REPUBLIKA.CO.ID, JAKARTA -- Penurunan suku bunga acuan Bank Indonesia (BI rate) sebesar 25 basis poin (bps) dan suku bunga deposite facility (fasbi rate) sebesar 25 bps dinilai akan mengarahkan inflasi pada 2015 berada di bawah 4 persen.
Gubernur Bank Indonesia Agus Martowardjojo mengatakan penurunan BI rate pada Rapat Dewan Gubernur (RDG) Selasa (17/2) melihat perkembangan inflasi dan keyakinan Bank Indonesia pada pengendalian inflasi. Hal itu didorong langkah reformasi pemerintah di bidang manajemen subsidi dengan menetapkan fixed subsidy, penghapusan subsidi premium, persetujuan APBNP 2015, rencana pembangunan infrastruktur yang kuat serta upaya perizinan dalam pelayanan terpadu satu pintu (PTSP).
“Itu membawa satu kondisi dimana inflasi 2015 akan sesuai dengan target. Bahkan untuk tahun 2015 bisa di bawah 4 persen,” kata Agus kepada wartawan di kompleks gedung Bank Indonesia Jakarta, Jumat (20/2).
Menurutnya, saat ini adalah waktu yang tepat untuk menurunkan BI rate menjadi 7,5 persen dan fasbi rate menjadi 5,5 persen. Sementara suku bunga lending facility masih dipertahankan di level 8 persen. Meski demikian, Bank Indonesia masih tetap waspada terhadap perkembangan ekonomi dunia terkait normalisasi kebijakan The Fed, perkembangan ekonomi Eropa dan China, serta penurunan harga komoditas. Secara umum Agus menilai kondisi pasar masih akan waspada dan tetap ketat.
Di samping itu, Agus mengatakan penurunan fasbi rate merupakan dukungan Bank Indonesia terhadap perbankan nasional. “Dengan fasbi disesuaikan sebetulnya juga satu dukungan bagi sektor keuangan atau perbankan agar dana yang cukup ditempatan di BI bisa kembali dipakai untuk memperbaiki likuiditas di pasar keuangan dan tentu akan baik untuk penyaluran kegiatan-kegiatan yang produktif,” terang Agus.

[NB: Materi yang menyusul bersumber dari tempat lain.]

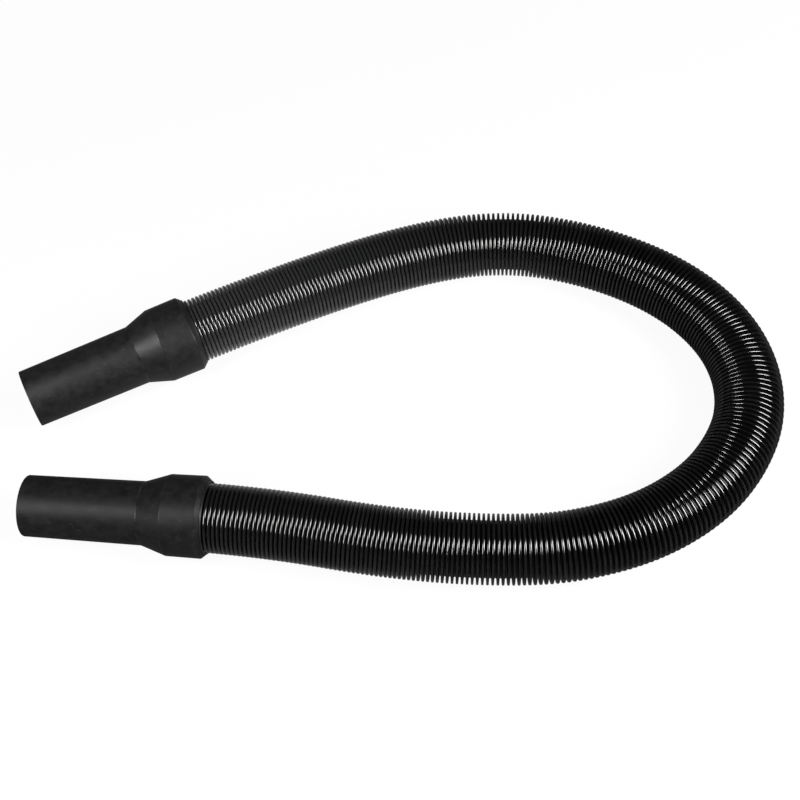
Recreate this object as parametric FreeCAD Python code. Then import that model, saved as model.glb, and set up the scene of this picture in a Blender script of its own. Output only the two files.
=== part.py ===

Di sisi lain, Lembaga Penjamin Simpanan (LPS) merespons penurunan BI rate dengan mempertahankan tingkat bunga penjaminan untuk simpanan dalam rupiah dan valuta asing (valas) di bank umum serta simpanan dalam rupiah di BPR untuk periode 15 Januari-14 Mei 2015. Tingkat bunga penjaminan simpanan dalam rupiah dan valas untuk bank umum masing-masing sebesar 7,75 persen dan 1,5 persen. Sedangkan, simpanan dalam rupiah untuk BPR sebesar 10,25 persen.
Kebijakan LPS tersebut mempertimbangkan likuiditas perbankan masih cukup longgar akibat pelambatan pertumbuhan kredit yang sejalan dengan pertumbuhan dana pihak ketiga (DPK). Selain itu, LPS juga menilai stabilitas perekonomian yang dilihat dari suku bunga antarbank, tingkat inflasi dan nilai tukar rupiah masih cukup baik.
“Itu adalah kewenangan LPS untuk merespons dan mereka punya pertimbangan,” ujar Agus.
Bank Indonesia melihat dengan perbaikan manajemen subsidi energy akan mencapai target inflasi di 2015-2016 di kisaran 4 plus minus 1 persen akhir 2015. Sementara defisit transaksi berjalan (CAD) di kwartal IV 2014 masih di level 2,8 (mtm) dan 2,9 (yoy). Dengan proyek pembangunan infrastruktur pemerintah, diperkirakan akan membawa CAD di kisaran 3 persen pada akhir 2015.